— Start —

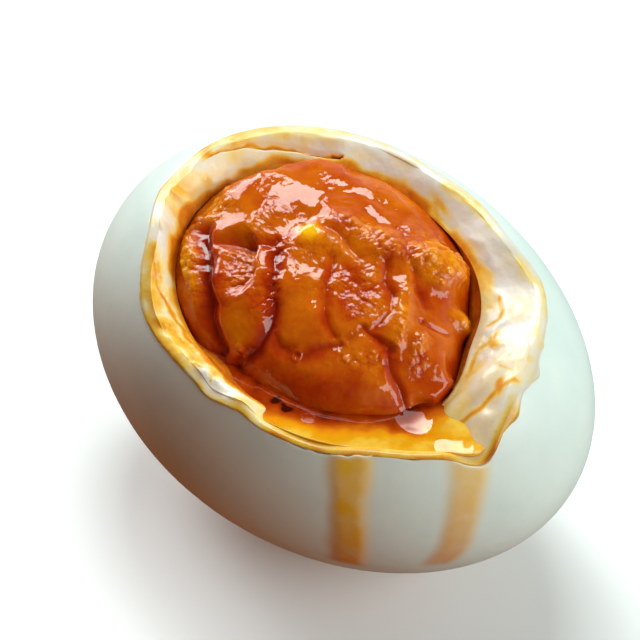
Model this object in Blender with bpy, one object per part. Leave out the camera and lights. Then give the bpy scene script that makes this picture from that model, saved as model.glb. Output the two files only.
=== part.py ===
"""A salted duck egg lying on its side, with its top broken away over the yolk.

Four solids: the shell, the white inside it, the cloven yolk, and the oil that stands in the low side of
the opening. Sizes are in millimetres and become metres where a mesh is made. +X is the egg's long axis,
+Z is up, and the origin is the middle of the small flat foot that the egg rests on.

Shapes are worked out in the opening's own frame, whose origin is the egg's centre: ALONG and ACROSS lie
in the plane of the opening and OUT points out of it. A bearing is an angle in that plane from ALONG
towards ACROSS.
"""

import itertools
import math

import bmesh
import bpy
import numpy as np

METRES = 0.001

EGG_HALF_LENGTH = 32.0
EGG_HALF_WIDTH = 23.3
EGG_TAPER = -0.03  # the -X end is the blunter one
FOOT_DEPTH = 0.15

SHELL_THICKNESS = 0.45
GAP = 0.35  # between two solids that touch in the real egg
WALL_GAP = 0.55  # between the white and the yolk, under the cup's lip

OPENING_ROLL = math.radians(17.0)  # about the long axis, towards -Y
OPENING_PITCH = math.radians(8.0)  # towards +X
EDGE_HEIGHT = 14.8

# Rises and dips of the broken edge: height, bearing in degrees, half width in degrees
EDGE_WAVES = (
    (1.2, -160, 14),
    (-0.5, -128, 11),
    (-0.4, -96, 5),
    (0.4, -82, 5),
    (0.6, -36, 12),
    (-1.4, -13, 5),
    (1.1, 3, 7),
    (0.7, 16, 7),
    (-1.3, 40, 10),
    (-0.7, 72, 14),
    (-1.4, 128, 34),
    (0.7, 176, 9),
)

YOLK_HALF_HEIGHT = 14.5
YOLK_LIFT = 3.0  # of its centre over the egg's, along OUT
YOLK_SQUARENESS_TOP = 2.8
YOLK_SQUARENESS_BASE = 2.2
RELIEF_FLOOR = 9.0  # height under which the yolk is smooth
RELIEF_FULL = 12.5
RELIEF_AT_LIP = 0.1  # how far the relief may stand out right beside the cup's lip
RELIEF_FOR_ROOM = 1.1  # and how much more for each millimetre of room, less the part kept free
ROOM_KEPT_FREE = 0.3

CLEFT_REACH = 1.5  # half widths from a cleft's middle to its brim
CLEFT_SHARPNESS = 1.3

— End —

* Set task *
From the opening line of the data above through the line that contains "over the yolk.", please print each line as it stands and only those lines.

* Solution to this exercise *
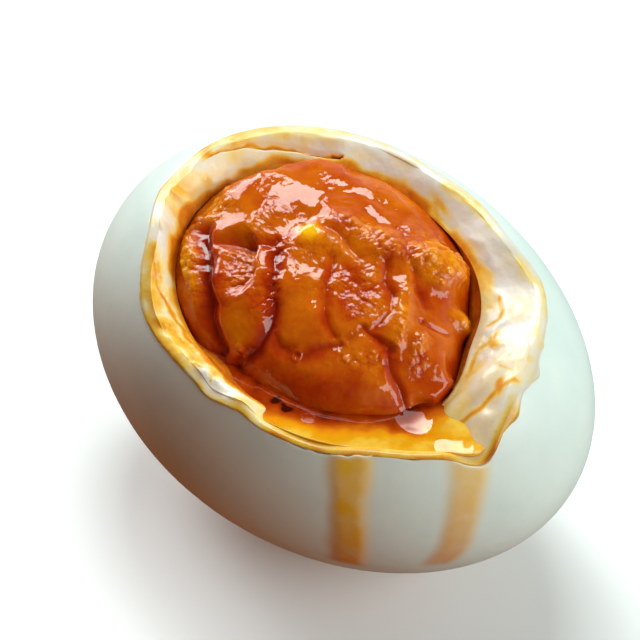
Model this object in Blender with bpy, one object per part. Leave out the camera and lights. Then give the bpy scene script that makes this picture from that model, saved as model.glb. Output the two files only.
=== part.py ===
"""A salted duck egg lying on its side, with its top broken away over the yolk.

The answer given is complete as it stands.